Carlisle told county commissioners he wants to use the funds to give nearly 85 percent of his staff raises in an effort to combat against them going to other law enforcement agencies offering higher salaries and better benefits.

"That's what's happening right now. They're actually recruiting our employees, because they are already experienced and trained, and I'm losing them," he said.

He's lost 117 employees in the last seven years, with 96 of them resigning to take better paying jobs at other counties and city police departments.

At a rate of $8,000 at the minimum to train a new recruit before going on patrol, the sheriff's office has spent nearly $1 million since 2008 to train new employees.

"What I'm running into now is I have a lot of officers that don't have the experience they need," the sheriff said. "In fact, I have to go against my own policy in the detention center, promoting detention officers into supervisor positions that haven't been here long enough, that they don't have the experience or training, yet I had nobody else to put in those positions."
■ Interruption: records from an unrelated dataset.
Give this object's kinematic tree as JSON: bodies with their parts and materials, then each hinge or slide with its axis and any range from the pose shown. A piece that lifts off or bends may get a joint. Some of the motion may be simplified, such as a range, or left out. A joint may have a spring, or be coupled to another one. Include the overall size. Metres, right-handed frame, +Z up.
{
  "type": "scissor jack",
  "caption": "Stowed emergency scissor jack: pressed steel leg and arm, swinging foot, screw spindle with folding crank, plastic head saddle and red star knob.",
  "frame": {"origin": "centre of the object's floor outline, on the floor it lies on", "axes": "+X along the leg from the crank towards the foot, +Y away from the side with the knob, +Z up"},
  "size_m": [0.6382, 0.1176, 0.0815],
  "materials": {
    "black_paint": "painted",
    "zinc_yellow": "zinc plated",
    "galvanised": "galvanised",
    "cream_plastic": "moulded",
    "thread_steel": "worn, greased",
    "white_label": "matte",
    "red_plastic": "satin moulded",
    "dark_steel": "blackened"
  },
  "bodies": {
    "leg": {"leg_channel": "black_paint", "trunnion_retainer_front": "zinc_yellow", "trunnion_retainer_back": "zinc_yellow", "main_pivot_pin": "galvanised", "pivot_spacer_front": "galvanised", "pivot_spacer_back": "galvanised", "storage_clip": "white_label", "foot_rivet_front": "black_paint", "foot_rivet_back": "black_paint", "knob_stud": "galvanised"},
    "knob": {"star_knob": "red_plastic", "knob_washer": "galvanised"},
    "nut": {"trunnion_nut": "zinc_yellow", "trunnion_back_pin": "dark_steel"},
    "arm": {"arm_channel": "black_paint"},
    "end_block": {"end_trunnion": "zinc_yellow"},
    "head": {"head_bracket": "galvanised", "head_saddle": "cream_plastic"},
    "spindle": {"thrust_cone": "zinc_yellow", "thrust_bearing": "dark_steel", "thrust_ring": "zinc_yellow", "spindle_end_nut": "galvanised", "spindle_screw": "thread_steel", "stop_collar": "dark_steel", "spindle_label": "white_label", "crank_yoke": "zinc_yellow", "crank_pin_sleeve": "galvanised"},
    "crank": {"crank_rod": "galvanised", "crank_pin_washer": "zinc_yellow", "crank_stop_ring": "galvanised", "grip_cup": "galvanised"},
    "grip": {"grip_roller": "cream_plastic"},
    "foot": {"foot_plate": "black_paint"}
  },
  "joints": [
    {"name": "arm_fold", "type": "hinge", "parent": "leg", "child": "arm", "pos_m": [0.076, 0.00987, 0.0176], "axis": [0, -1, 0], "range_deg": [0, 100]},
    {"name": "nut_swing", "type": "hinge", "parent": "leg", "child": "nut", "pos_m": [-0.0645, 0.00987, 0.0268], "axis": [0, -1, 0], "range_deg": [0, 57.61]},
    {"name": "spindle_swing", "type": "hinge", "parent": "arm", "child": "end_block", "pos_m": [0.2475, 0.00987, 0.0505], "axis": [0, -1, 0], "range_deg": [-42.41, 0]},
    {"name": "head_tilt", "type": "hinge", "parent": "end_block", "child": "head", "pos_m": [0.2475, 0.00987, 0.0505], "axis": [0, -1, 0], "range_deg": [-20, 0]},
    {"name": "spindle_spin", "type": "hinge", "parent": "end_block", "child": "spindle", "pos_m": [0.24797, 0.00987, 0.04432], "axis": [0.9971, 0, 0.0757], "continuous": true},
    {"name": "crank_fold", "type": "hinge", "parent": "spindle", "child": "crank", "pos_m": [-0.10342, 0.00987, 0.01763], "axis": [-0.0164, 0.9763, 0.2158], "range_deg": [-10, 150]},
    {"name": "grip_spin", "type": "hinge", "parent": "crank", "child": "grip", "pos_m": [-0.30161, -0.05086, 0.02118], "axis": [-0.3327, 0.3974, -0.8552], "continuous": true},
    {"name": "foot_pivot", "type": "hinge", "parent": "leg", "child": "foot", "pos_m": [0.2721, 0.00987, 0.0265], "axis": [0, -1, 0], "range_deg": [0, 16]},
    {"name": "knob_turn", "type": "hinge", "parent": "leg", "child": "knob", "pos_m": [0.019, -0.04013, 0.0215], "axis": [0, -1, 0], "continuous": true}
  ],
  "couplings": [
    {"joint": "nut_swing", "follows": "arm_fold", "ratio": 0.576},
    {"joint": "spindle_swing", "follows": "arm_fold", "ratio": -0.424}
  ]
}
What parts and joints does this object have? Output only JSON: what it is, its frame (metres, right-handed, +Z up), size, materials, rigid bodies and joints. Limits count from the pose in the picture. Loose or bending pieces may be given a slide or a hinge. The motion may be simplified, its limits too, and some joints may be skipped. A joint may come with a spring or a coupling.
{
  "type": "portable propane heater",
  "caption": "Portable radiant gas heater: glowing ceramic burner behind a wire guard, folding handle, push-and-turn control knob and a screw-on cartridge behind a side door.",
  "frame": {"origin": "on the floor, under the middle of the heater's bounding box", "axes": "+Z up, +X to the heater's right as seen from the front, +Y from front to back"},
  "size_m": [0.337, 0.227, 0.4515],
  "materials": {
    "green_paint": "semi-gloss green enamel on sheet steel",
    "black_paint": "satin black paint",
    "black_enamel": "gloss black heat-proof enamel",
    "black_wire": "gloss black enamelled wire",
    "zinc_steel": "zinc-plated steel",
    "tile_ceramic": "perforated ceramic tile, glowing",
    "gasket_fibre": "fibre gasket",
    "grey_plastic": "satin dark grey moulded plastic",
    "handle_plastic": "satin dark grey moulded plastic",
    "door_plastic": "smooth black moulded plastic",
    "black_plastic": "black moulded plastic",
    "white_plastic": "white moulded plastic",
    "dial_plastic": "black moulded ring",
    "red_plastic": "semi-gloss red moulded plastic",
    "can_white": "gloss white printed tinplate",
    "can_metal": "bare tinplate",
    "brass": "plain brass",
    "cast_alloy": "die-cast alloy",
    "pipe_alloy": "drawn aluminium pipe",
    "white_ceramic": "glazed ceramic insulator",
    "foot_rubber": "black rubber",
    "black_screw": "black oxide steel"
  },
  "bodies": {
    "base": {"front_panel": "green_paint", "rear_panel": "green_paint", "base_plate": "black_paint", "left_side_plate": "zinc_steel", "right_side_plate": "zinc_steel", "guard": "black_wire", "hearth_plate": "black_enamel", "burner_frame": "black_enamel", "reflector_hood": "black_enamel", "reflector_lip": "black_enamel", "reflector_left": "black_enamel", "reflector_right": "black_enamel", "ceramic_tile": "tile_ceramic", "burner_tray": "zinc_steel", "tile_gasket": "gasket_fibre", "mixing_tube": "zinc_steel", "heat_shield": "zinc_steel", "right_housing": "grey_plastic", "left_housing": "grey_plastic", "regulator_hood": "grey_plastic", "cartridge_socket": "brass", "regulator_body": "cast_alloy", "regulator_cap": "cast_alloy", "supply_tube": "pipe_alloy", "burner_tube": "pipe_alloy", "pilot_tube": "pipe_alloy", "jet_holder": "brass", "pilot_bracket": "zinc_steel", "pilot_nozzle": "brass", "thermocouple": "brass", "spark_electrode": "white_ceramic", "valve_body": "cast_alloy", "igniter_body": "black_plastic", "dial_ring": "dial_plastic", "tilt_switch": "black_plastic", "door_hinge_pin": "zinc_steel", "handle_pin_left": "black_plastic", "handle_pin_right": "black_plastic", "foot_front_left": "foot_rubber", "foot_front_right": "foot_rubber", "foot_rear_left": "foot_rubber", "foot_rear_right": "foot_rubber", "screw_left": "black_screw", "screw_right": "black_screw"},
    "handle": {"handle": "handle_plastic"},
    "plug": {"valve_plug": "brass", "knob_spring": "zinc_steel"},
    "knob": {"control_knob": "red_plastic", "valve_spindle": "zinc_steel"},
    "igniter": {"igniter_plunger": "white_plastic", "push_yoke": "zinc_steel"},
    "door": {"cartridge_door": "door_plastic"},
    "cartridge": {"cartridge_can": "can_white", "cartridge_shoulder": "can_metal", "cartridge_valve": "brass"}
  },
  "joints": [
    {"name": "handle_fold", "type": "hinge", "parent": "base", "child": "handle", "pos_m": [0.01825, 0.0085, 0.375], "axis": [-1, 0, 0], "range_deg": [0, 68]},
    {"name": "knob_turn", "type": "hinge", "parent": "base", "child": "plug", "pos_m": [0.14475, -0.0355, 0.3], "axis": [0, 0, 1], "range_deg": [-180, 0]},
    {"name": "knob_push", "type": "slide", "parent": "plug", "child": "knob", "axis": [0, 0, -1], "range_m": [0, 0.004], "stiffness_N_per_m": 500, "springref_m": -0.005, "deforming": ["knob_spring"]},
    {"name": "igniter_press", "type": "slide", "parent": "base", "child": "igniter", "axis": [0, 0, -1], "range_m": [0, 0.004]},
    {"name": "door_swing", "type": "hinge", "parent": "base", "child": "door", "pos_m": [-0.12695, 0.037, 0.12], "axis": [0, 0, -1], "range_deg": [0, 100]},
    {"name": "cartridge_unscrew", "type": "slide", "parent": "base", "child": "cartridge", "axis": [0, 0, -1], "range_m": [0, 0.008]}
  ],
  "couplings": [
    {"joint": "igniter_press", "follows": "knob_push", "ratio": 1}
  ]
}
Carlisle's office is short 39 positions, including 10 slots that are frozen by the county, according to an evaluation by the Georgia Sheriff's Association.

"I can't even fill those positions if you gave them to me, because we can't compete with the surrounding counties and the salaries they're paying and the benefits," he said. "I'm 39 positions short now, and then with the new development that is coming in down at 400, I'm going to be further behind the ball ... so I've got to do something now to keep the experienced and trained employees I've got."

According to Carlisle, the proposed increases fall in line with a recent salary study commissioned by the county, though his officers would still fall in between the suggested minimum and mid-grade.

The study prepared by The Archer Company, a consulting firm specializing in human resource management, compared salaries to those of governments in neighboring Forsyth, Hall, Lumpkin and Pickens counties, as well as the nearby cities of Canton, Cumming, Dahlonega, Ellijay, Gainesville and Jasper.

A breakdown of the salary study showed that employees in the sheriff's office were among several departments requiring greater increases to reach minimums.

In response, a 2 percent cost-of-living increase was given across the board to all full and part time county employees. There were also funds set aside to give select employees for performance.

Mike Berg, county commission chair, said he respects Carlisle's decision to seek the increases.

"We did the study last year and we looked at the sheriff's request, and we thought that the salaries were in line. But he's having to compete with bigger counties and that's always difficult," he said. "He's in a bind because he's training people that then leave him and he's left with new recruits that he has to retrain that also could leave him."

Berg also said now might be the time to utilize those funds to reward those county employees that go above and beyond.

"We still have $110,000 that we put in the budget for performance from the budget last year. We'll probably start working on that right after this, so you may see across the board increases," he said.